- **Aim**:
Which lines hold the word "behind"? Copy each one.

- **Records for this exercise**:
* start *

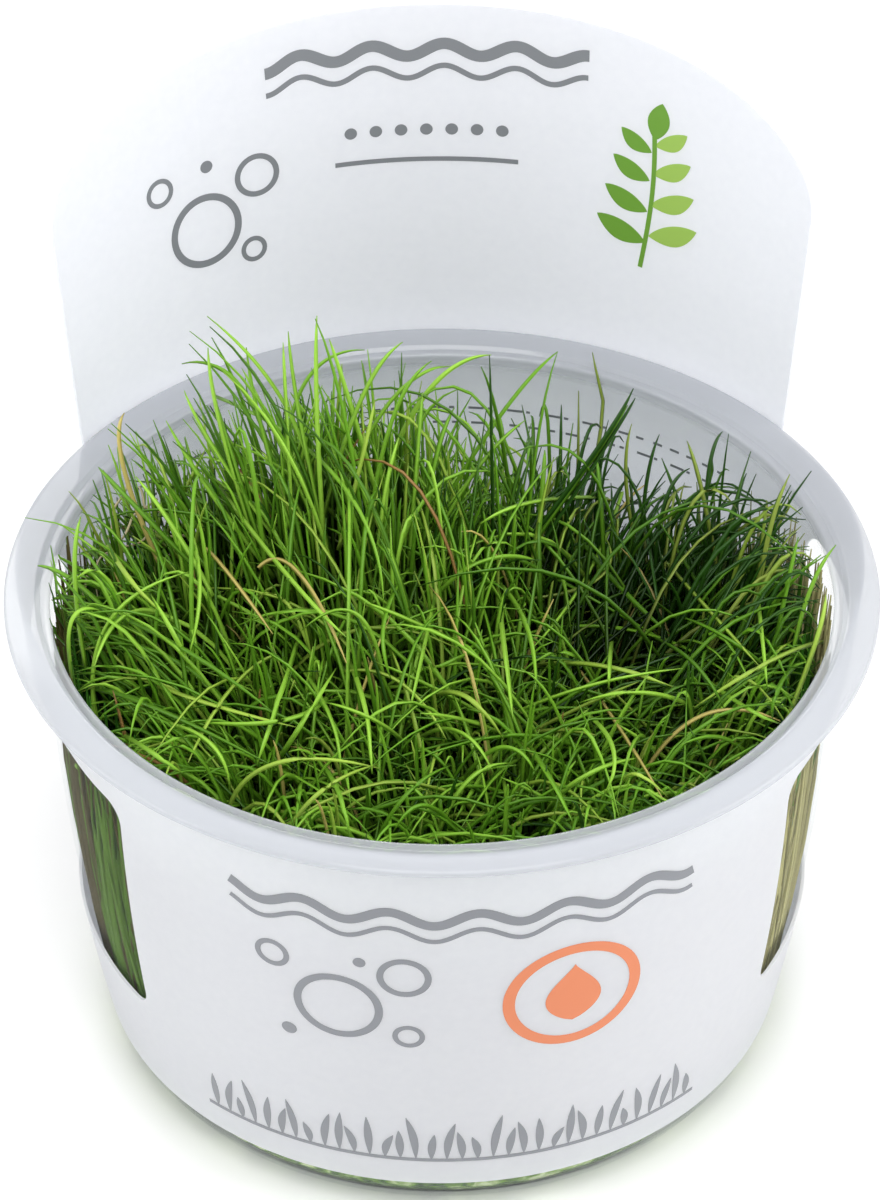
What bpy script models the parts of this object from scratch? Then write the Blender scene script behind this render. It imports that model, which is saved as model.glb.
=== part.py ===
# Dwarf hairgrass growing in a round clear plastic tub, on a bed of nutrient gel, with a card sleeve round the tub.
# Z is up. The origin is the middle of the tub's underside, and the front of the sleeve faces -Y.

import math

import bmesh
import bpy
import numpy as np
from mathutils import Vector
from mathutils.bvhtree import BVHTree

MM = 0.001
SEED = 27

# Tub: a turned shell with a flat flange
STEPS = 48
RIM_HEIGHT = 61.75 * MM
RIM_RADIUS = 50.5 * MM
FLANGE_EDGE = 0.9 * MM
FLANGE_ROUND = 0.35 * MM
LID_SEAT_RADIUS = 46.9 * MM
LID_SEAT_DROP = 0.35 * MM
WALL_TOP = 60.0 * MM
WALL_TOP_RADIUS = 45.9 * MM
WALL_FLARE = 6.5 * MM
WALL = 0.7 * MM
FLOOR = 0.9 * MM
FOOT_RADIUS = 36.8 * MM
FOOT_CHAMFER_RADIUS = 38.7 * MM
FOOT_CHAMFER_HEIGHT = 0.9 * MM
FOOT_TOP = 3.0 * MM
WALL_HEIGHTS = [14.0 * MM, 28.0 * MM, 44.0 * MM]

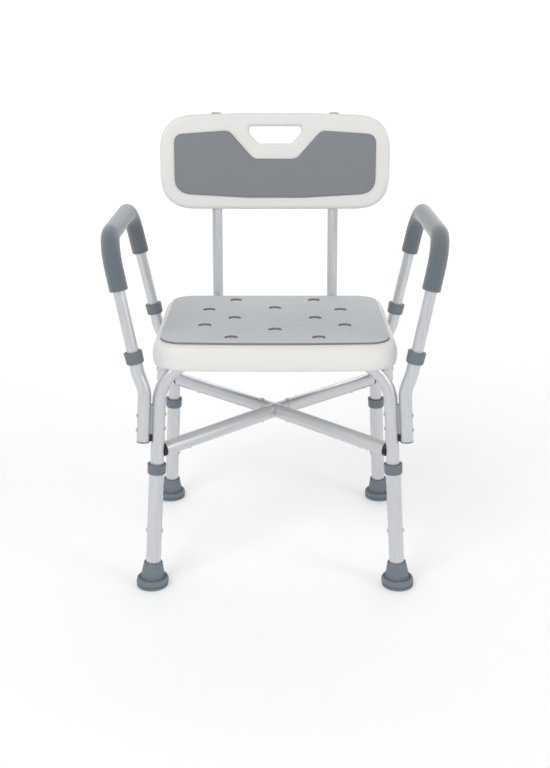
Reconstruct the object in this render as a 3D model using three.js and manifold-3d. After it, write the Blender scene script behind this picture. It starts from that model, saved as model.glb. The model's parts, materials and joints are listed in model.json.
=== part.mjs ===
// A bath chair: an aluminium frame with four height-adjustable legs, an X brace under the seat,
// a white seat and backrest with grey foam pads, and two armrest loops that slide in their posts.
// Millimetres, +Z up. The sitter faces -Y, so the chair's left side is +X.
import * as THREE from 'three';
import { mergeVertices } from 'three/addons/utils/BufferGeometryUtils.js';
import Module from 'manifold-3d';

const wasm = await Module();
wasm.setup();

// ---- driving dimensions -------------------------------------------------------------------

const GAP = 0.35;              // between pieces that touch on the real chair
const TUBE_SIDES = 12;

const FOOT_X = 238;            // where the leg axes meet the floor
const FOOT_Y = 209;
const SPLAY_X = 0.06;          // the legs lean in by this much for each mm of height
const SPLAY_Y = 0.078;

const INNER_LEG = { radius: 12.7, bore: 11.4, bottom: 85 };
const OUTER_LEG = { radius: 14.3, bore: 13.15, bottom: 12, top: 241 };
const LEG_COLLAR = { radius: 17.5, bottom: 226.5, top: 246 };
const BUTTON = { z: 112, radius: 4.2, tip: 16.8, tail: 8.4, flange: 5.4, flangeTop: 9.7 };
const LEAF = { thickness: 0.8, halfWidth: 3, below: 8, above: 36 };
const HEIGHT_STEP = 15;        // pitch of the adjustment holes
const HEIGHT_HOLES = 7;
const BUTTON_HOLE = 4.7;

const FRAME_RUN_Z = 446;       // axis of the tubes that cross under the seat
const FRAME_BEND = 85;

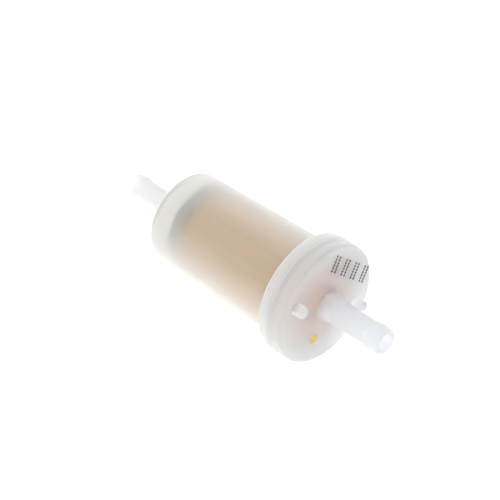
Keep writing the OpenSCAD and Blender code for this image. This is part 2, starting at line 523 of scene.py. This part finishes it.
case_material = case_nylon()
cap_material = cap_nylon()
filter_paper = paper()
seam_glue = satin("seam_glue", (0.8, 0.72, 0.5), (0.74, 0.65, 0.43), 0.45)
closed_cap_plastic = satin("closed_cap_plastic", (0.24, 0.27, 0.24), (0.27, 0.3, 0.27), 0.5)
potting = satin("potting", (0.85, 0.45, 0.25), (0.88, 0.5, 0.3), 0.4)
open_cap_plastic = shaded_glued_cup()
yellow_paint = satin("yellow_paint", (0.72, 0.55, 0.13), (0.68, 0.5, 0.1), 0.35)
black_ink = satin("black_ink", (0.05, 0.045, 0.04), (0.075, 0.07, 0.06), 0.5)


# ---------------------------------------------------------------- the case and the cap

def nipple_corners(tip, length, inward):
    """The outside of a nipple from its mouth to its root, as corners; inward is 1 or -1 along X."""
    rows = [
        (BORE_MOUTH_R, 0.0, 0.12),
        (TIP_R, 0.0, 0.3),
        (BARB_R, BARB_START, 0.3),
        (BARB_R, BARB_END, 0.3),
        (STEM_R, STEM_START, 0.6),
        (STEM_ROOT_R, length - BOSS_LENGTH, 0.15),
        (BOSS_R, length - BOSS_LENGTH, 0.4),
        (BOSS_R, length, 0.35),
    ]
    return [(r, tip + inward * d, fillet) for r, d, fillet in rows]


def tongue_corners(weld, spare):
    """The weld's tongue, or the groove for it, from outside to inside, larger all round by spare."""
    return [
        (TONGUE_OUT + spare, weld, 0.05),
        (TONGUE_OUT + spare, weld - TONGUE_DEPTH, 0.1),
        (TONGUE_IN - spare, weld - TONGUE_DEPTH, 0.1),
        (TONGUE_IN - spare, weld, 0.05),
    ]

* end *

- **Answer to this problem**:
What bpy script models the parts of this object from scratch? Then write the Blender scene script behind this render. It imports that model, which is saved as model.glb.
Reconstruct the object in this render as a 3D model using three.js and manifold-3d. After it, write the Blender scene script behind this picture. It starts from that model, saved as model.glb. The model's parts, materials and joints are listed in model.json.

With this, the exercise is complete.